• Material:
Start

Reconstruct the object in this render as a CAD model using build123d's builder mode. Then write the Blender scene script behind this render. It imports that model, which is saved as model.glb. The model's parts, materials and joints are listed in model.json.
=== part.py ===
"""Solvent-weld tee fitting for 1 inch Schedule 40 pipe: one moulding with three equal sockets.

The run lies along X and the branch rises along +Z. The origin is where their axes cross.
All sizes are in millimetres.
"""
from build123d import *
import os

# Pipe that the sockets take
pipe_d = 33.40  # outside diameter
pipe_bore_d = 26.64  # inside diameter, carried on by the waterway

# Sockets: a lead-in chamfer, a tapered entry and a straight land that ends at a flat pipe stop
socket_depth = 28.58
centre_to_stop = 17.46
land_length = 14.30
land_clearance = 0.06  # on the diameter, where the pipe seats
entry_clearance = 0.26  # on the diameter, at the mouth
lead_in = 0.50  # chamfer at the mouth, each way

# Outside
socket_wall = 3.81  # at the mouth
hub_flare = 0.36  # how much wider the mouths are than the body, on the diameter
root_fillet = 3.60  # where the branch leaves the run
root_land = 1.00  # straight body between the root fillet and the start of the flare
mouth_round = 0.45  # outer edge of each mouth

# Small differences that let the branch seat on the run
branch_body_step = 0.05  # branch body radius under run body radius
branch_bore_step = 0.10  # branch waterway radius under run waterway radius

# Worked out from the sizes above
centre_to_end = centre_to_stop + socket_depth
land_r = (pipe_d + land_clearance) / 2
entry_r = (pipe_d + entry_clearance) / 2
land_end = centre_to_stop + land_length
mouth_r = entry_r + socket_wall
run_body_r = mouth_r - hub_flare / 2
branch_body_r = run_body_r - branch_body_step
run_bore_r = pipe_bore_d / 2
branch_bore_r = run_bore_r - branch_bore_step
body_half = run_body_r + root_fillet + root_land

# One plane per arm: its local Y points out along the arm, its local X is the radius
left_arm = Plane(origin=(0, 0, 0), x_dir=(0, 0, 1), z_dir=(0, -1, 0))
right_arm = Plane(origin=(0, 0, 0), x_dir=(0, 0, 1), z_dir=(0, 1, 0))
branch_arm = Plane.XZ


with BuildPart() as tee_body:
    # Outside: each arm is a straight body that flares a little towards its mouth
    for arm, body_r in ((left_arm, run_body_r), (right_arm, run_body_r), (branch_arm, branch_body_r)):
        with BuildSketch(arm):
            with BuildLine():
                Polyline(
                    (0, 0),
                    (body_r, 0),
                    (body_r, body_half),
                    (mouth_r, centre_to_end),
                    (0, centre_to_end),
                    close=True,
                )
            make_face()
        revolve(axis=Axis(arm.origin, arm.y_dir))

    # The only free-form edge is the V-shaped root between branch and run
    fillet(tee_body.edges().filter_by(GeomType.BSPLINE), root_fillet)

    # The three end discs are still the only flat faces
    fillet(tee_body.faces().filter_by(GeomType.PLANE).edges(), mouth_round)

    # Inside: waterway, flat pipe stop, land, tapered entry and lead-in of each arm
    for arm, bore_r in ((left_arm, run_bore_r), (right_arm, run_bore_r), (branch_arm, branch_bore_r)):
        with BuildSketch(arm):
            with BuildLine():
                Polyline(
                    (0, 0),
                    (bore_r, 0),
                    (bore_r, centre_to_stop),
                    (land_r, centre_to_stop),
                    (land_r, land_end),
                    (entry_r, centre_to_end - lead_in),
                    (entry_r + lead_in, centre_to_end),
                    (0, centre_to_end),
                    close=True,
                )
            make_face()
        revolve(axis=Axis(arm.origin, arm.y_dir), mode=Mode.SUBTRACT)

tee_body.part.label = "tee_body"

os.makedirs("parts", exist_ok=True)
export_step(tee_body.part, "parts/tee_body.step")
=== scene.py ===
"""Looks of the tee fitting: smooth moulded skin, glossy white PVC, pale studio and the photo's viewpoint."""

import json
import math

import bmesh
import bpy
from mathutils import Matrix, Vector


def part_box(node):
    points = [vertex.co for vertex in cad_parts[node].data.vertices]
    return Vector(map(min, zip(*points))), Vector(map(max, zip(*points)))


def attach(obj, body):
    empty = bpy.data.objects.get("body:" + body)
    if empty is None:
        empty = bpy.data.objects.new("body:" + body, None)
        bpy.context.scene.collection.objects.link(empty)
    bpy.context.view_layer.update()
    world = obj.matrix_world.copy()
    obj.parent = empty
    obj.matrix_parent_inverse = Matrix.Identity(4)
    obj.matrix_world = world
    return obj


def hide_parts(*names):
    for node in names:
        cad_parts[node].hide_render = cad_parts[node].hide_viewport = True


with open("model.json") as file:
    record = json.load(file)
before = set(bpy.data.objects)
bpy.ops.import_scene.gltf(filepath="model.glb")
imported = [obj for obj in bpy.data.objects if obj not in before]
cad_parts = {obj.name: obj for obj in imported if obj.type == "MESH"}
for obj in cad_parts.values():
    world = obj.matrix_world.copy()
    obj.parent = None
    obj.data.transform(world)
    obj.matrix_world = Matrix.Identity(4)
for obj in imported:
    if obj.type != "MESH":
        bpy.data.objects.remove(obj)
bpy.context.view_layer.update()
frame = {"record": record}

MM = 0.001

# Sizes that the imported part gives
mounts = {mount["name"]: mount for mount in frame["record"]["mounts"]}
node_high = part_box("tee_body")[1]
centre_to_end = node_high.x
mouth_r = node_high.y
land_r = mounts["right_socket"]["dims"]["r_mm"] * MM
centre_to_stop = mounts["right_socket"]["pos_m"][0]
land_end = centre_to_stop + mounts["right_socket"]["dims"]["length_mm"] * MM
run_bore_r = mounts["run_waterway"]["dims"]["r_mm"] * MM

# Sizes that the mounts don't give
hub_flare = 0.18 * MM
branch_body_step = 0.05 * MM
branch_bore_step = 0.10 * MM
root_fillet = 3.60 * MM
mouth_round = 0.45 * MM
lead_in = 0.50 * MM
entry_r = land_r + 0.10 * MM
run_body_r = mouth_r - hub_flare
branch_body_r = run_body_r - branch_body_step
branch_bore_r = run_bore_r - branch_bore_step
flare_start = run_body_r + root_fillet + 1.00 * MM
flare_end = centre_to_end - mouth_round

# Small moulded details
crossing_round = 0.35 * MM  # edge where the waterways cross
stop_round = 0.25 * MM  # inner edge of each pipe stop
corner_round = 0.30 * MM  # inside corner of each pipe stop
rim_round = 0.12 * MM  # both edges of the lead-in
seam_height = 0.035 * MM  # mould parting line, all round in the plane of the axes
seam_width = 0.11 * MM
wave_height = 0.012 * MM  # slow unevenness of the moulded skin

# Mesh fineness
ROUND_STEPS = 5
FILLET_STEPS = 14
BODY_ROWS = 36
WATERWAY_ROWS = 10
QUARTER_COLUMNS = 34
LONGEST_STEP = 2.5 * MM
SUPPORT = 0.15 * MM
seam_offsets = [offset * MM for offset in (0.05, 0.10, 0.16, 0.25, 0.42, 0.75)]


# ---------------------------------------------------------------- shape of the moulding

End

• Given request:
Using the data above, repeat exactly the lines that begin at the line with "# The three" and end at the line with "obj.data.transform(world)", both ends included.

• Complete answer:
    # The three end discs are still the only flat faces
    fillet(tee_body.faces().filter_by(GeomType.PLANE).edges(), mouth_round)

    # Inside: waterway, flat pipe stop, land, tapered entry and lead-in of each arm
    for arm, bore_r in ((left_arm, run_bore_r), (right_arm, run_bore_r), (branch_arm, branch_bore_r)):
        with BuildSketch(arm):
            with BuildLine():
                Polyline(
                    (0, 0),
                    (bore_r, 0),
                    (bore_r, centre_to_stop),
                    (land_r, centre_to_stop),
                    (land_r, land_end),
                    (entry_r, centre_to_end - lead_in),
                    (entry_r + lead_in, centre_to_end),
                    (0, centre_to_end),
                    close=True,
                )
            make_face()
        revolve(axis=Axis(arm.origin, arm.y_dir), mode=Mode.SUBTRACT)

tee_body.part.label = "tee_body"

os.makedirs("parts", exist_ok=True)
export_step(tee_body.part, "parts/tee_body.step")
=== scene.py ===
"""Looks of the tee fitting: smooth moulded skin, glossy white PVC, pale studio and the photo's viewpoint."""

import json
import math

import bmesh
import bpy
from mathutils import Matrix, Vector


def part_box(node):
    points = [vertex.co for vertex in cad_parts[node].data.vertices]
    return Vector(map(min, zip(*points))), Vector(map(max, zip(*points)))


def attach(obj, body):
    empty = bpy.data.objects.get("body:" + body)
    if empty is None:
        empty = bpy.data.objects.new("body:" + body, None)
        bpy.context.scene.collection.objects.link(empty)
    bpy.context.view_layer.update()
    world = obj.matrix_world.copy()
    obj.parent = empty
    obj.matrix_parent_inverse = Matrix.Identity(4)
    obj.matrix_world = world
    return obj


def hide_parts(*names):
    for node in names:
        cad_parts[node].hide_render = cad_parts[node].hide_viewport = True


with open("model.json") as file:
    record = json.load(file)
before = set(bpy.data.objects)
bpy.ops.import_scene.gltf(filepath="model.glb")
imported = [obj for obj in bpy.data.objects if obj not in before]
cad_parts = {obj.name: obj for obj in imported if obj.type == "MESH"}
for obj in cad_parts.values():
    world = obj.matrix_world.copy()
    obj.parent = None
    obj.data.transform(world)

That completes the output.